Hupp was convicted June 19 for the murder of Louis Gumpenberger and will spend the rest of her life in prison.

The most astounding thing may be that other inmates don’t know who she is. Lohmar said that’s partly because she looks nothing like she did when she was arrested August 2016.

“She would introduce herself as Pam and she would tell them that she was being held on traffic warrants,” Lohmar said.

According to Lohmar, Pam Hupp continues to play the victim, just like she did with O’Fallon police after she murdered Louis Gumpenberger. After the murder, Hupp tried to paint Gumpenberger as the attacker.

During a voluntary interview with police, held immediately after she shot Gumpenberger to death, she said softly, “I don’t get it. I just don’t get why people just keep coming at me.”

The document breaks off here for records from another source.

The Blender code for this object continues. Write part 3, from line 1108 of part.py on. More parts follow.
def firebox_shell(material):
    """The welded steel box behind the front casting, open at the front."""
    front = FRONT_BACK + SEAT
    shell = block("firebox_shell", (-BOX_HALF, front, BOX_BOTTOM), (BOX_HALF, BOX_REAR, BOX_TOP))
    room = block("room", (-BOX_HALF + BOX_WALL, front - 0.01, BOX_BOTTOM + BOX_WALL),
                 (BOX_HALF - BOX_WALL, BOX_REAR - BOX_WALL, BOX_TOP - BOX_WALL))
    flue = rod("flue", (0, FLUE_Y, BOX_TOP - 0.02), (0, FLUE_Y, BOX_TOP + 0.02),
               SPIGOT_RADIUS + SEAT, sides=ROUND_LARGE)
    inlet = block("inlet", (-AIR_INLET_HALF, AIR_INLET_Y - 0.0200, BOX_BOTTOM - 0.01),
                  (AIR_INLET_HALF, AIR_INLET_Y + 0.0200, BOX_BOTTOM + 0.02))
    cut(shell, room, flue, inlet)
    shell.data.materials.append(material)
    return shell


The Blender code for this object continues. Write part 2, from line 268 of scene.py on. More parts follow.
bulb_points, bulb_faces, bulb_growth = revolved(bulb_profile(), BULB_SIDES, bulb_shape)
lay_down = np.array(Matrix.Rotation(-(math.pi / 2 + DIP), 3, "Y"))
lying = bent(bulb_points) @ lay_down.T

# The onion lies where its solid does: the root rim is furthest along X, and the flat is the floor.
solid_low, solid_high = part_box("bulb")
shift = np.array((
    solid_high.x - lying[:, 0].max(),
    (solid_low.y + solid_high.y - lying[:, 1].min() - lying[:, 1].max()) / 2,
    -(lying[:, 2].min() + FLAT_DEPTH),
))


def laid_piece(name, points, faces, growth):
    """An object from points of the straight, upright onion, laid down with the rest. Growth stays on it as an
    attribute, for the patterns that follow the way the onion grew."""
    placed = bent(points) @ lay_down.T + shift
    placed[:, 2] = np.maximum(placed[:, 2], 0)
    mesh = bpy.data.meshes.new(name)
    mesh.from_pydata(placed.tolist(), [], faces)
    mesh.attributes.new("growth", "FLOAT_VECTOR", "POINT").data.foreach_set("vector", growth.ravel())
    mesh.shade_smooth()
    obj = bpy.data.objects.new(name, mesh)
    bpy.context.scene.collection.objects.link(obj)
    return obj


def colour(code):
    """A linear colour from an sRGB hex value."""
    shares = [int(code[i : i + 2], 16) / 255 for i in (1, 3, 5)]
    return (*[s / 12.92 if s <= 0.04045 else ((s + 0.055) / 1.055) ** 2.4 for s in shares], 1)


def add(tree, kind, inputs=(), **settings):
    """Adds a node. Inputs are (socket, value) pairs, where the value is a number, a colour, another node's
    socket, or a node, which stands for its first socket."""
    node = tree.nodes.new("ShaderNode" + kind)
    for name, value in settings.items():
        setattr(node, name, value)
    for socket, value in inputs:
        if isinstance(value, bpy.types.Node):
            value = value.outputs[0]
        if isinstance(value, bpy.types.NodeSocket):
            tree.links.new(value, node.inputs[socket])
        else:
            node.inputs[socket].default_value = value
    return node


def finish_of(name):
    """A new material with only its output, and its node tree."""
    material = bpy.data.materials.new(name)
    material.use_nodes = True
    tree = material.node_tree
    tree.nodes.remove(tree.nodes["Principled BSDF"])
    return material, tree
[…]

She also blamed Fox 2’s coverage for inciting people. Hupp brought up our investigations linking her to another murder – her friend Betsy Faria. Hupp benefitted from a $150,000 life insurance policy. It’s another reason Hupp gave in her initial police interview as to why she was a victim.

“That’s why when I got that money, I never did anything with it. It’s like cursed. I don’t want anything to do with that,” she said.

She then leaned into the officer and whispered loudly, “Everybody wants it!”

O’Fallon police followed the evidence rather than Hupp’s stories. They arrested her after finding she’d been looking for a random person to kill – someone she could frame by planting evidence.

She’s been at the St. Charles County Jail ever since.

Lohmar said she’s still trying to be in control.

“She would try to turn the guards against one another, the inmates against one another,” he said. “From the beginning, she was manipulative. Throughout every possible place she could manipulate, she tried to manipulate, and apparently her last three years in jail she was doing the same thing.”

Lohmar said she plays a motherly figure.

“Of course, a lot of these inmates were significantly younger than her. They seemed to gravitate to her. They seemed to like talking to her and she would get them to tell her their stories.”